Tuesday, January 29, 2008

Reflections on the Revolution in France

Ai-May Tan. Section: 1A
Lecture notes from January 31, 2008.

(1790)
-Burke focuses on the social body as a whole. Social body is permanent, but its composition parts are transitory.
-The social body is constant, the elements (people, human) within it changes. For example, humans are born, they live, and then die..the composition parts are always transitory. So we do not really matter at all to the body. What's important is keeping the social body, the nation constant.
-Because of the unimportance of people, it is not for the people to decide anything.
-We are English, we do not read Rousseau, Voltaire..., we should refuse the idea of changing what makes English, English. By natural order, we are who we are.
-We shouldn't use our individual reasoning because it is limited and it is always changing, not constant.
-We should maintain a relationship between the king and the people as like the relationship of a father and a child.
-You can't question the order of society. By questioning the natural order of society, you will be causing the dissolvement of social link. The social link that connects the dead society, our ancestors to the living society, the present state. The link connects the invisible to the visible.
-By the order of society, we each have our appointed, pre-destined role.
-Ownership of lands gives you right to rule the country.
-Do not contemplate the state that we are born into because you are a temporary matter to a constant body.
For example, when a child questions the father about the order of the family. Once you question, you will be cast out to torture and unhappiness.
-Anyone who says that common people should be on the top will be reversing the natural order. There's a reason why the order exist the way it is.

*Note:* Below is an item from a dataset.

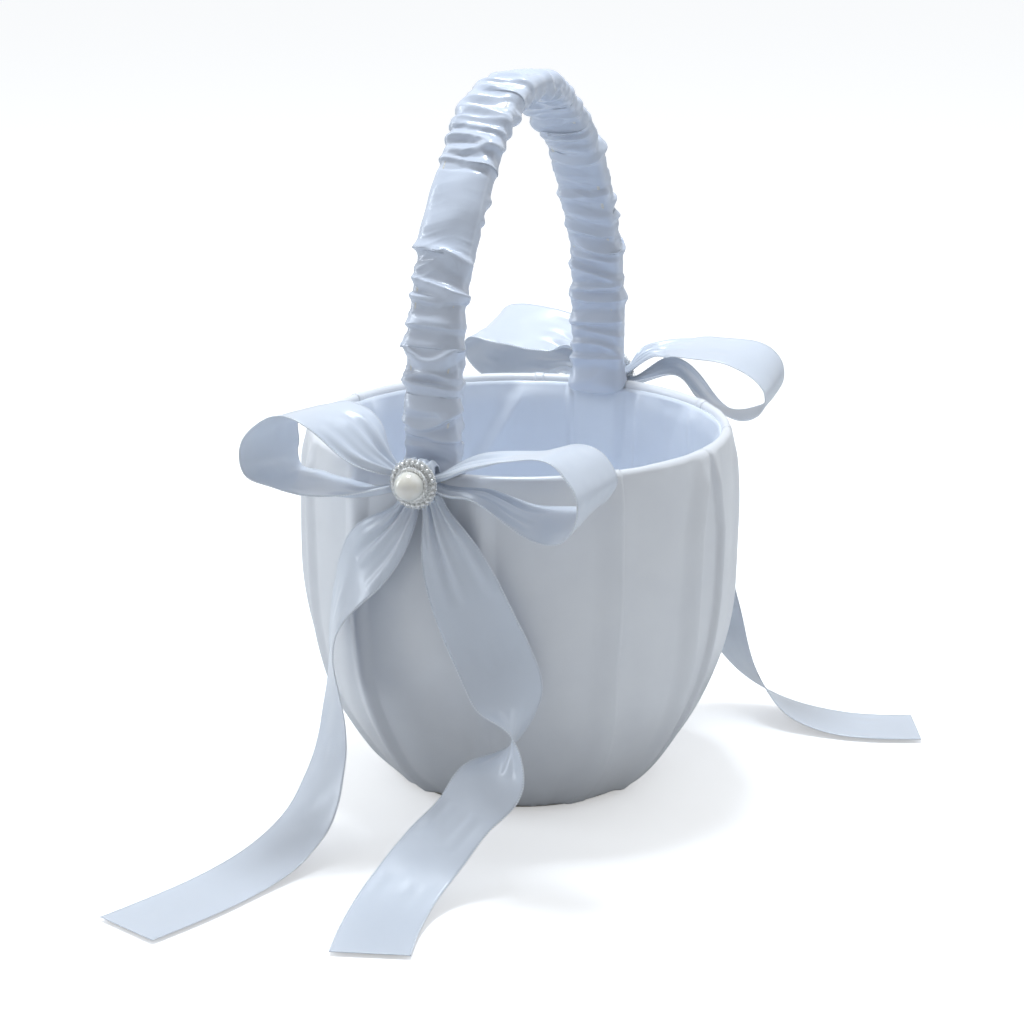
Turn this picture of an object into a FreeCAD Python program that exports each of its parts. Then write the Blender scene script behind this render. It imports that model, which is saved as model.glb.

We are bound by a social contract that gives us certain moral values. The nobility has to take care of those who are below them. So there is no need for the people below the nobility to question anything.
-Asserts the need for mutual cooperation rather than individualism.
-For a farmer to improve himself through education is challenging the role that he was born into.
-Individual pursuits of wealth and education changes the natural structure of society.